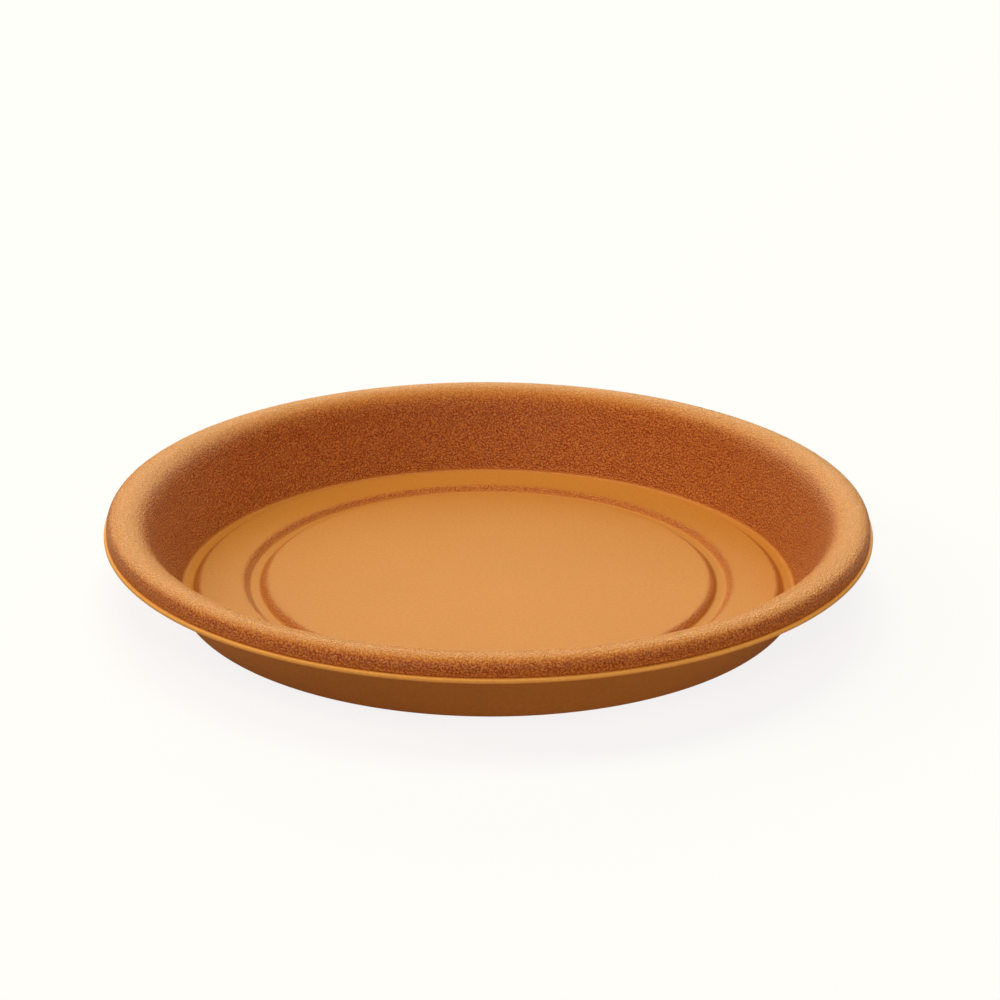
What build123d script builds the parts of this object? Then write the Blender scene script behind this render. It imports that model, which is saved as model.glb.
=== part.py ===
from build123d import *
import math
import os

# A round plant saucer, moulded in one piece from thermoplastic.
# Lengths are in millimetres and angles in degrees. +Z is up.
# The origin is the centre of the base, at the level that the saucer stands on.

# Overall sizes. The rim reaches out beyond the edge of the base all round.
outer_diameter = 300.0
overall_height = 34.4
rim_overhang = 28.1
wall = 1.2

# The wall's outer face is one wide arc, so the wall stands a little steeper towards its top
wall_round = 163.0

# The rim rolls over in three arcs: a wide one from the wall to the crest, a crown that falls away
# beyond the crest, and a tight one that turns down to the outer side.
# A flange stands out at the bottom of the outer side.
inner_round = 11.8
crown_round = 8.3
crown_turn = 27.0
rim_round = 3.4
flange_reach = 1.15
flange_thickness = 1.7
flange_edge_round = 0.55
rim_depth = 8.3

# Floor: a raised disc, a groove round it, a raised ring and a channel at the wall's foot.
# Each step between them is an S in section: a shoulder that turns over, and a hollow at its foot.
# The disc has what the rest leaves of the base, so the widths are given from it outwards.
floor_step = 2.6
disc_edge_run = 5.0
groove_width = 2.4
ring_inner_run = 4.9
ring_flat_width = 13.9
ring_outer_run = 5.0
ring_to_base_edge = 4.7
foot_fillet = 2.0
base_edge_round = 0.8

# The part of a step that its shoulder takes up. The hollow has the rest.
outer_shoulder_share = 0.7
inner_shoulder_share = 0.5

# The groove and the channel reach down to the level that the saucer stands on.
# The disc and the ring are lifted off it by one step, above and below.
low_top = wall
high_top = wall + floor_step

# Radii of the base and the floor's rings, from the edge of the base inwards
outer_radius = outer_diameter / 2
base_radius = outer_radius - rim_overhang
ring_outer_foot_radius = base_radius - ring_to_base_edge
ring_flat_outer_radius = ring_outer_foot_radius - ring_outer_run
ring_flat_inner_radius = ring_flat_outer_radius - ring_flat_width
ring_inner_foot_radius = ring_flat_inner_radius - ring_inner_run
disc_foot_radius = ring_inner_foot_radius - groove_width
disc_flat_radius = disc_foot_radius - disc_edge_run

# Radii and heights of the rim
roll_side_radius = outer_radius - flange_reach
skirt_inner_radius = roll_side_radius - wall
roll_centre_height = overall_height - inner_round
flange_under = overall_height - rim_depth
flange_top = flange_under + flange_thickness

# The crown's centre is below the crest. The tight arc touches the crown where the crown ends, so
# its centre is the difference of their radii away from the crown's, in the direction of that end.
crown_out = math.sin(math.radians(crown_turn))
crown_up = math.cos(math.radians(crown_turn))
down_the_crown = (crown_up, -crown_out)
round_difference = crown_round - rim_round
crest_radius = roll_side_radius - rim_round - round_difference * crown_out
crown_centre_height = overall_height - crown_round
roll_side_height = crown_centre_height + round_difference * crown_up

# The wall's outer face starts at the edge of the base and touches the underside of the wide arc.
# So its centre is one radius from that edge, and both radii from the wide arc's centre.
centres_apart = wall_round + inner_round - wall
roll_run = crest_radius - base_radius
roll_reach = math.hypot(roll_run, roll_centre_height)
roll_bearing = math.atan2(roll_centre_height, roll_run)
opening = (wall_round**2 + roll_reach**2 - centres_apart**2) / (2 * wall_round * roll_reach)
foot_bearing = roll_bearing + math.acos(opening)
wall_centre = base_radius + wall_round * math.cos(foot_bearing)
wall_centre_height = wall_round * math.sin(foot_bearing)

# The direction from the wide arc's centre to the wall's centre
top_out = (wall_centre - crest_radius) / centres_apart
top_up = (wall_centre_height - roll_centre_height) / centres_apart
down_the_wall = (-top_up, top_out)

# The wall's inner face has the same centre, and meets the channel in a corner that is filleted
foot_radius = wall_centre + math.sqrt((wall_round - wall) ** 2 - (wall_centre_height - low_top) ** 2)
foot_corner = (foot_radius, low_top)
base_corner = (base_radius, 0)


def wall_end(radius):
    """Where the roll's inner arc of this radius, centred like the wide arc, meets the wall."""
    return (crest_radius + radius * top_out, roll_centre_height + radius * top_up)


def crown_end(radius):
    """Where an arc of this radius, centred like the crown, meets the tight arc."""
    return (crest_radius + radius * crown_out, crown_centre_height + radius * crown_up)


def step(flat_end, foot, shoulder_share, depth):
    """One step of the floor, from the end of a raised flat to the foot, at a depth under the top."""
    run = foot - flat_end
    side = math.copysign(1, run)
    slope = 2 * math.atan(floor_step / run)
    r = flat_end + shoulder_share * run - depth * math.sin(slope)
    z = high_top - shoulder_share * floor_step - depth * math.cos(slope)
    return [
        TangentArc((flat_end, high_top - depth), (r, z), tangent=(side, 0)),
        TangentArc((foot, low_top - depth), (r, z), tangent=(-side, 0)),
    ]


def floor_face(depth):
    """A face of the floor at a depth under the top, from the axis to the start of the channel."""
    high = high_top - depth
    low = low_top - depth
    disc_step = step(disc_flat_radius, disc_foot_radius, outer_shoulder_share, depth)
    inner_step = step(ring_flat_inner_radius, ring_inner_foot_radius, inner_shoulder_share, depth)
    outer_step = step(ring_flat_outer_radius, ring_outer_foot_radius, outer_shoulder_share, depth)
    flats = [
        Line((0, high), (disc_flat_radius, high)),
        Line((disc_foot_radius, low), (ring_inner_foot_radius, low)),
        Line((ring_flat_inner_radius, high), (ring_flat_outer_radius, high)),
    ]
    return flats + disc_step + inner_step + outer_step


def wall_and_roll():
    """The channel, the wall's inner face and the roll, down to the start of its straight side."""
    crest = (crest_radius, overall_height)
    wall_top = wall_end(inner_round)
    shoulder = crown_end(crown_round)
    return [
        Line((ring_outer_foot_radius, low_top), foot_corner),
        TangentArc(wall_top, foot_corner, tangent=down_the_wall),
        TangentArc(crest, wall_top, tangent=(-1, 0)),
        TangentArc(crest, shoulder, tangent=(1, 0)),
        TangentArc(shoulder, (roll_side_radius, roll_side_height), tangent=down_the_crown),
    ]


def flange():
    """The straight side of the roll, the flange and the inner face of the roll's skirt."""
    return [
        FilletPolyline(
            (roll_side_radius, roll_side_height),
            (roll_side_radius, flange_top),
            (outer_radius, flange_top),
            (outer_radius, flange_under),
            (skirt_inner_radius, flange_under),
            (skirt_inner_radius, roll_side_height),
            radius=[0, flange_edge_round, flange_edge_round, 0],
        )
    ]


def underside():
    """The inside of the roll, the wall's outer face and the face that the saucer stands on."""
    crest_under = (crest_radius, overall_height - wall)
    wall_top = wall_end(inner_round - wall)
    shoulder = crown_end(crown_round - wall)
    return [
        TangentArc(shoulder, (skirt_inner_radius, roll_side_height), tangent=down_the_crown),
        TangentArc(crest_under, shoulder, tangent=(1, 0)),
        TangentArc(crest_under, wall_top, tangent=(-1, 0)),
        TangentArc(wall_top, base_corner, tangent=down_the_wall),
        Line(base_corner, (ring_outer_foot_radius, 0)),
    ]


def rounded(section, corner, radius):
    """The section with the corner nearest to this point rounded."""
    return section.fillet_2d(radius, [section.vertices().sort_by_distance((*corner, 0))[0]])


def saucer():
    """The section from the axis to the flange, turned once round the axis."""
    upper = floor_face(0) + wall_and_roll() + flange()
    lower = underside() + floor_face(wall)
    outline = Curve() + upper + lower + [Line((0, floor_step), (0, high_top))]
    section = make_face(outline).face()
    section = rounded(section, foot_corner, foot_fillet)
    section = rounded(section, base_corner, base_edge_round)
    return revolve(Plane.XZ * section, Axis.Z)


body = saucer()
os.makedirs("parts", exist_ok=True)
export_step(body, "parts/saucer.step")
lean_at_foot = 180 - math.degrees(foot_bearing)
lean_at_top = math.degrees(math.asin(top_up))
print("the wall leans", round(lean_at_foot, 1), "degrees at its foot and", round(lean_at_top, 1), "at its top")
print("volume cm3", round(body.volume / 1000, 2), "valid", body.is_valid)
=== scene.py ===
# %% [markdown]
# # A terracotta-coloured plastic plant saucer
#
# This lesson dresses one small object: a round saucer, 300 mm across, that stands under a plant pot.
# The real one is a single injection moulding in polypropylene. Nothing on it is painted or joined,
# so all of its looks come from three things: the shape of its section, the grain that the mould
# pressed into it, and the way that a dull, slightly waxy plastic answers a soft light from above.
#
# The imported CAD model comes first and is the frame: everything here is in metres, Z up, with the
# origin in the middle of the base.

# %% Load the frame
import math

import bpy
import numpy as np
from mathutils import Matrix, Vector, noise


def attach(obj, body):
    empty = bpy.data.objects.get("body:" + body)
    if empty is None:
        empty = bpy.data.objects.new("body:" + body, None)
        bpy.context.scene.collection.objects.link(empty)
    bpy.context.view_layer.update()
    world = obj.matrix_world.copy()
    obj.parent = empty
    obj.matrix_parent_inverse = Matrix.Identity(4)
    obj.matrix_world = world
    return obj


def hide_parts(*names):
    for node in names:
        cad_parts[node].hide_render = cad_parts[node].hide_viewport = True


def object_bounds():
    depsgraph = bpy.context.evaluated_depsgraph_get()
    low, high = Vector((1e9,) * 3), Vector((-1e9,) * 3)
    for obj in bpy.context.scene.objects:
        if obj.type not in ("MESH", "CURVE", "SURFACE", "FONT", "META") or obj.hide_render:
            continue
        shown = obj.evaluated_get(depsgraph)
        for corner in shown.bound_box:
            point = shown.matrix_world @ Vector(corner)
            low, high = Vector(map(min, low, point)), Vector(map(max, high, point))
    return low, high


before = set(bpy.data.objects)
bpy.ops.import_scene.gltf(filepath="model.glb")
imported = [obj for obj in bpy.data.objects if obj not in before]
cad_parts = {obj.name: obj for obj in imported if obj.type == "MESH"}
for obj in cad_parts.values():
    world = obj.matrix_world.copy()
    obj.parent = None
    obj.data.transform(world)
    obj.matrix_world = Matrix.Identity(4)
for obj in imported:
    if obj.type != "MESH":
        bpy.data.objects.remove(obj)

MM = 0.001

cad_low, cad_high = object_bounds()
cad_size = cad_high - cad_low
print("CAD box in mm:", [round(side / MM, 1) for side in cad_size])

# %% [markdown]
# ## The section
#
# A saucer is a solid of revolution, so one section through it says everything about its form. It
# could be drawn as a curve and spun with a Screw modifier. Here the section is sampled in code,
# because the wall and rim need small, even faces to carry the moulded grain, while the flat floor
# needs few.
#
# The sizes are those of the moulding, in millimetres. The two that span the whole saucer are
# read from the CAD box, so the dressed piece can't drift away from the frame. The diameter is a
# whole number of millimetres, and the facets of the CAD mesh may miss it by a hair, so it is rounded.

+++

## TO DO
Give the lines exactly as they stand, from the line with "obj.matrix_world = world" through the end of the material.

## OUTPUT OF THE EXERCISE
    obj.matrix_world = world
    return obj


def hide_parts(*names):
    for node in names:
        cad_parts[node].hide_render = cad_parts[node].hide_viewport = True


def object_bounds():
    depsgraph = bpy.context.evaluated_depsgraph_get()
    low, high = Vector((1e9,) * 3), Vector((-1e9,) * 3)
    for obj in bpy.context.scene.objects:
        if obj.type not in ("MESH", "CURVE", "SURFACE", "FONT", "META") or obj.hide_render:
            continue
        shown = obj.evaluated_get(depsgraph)
        for corner in shown.bound_box:
            point = shown.matrix_world @ Vector(corner)
            low, high = Vector(map(min, low, point)), Vector(map(max, high, point))
    return low, high


before = set(bpy.data.objects)
bpy.ops.import_scene.gltf(filepath="model.glb")
imported = [obj for obj in bpy.data.objects if obj not in before]
cad_parts = {obj.name: obj for obj in imported if obj.type == "MESH"}
for obj in cad_parts.values():
    world = obj.matrix_world.copy()
    obj.parent = None
    obj.data.transform(world)
    obj.matrix_world = Matrix.Identity(4)
for obj in imported:
    if obj.type != "MESH":
        bpy.data.objects.remove(obj)

MM = 0.001

cad_low, cad_high = object_bounds()
cad_size = cad_high - cad_low
print("CAD box in mm:", [round(side / MM, 1) for side in cad_size])

# %% [markdown]
# ## The section
#
# A saucer is a solid of revolution, so one section through it says everything about its form. It
# could be drawn as a curve and spun with a Screw modifier. Here the section is sampled in code,
# because the wall and rim need small, even faces to carry the moulded grain, while the flat floor
# needs few.
#
# The sizes are those of the moulding, in millimetres. The two that span the whole saucer are
# read from the CAD box, so the dressed piece can't drift away from the frame. The diameter is a
# whole number of millimetres, and the facets of the CAD mesh may miss it by a hair, so it is rounded.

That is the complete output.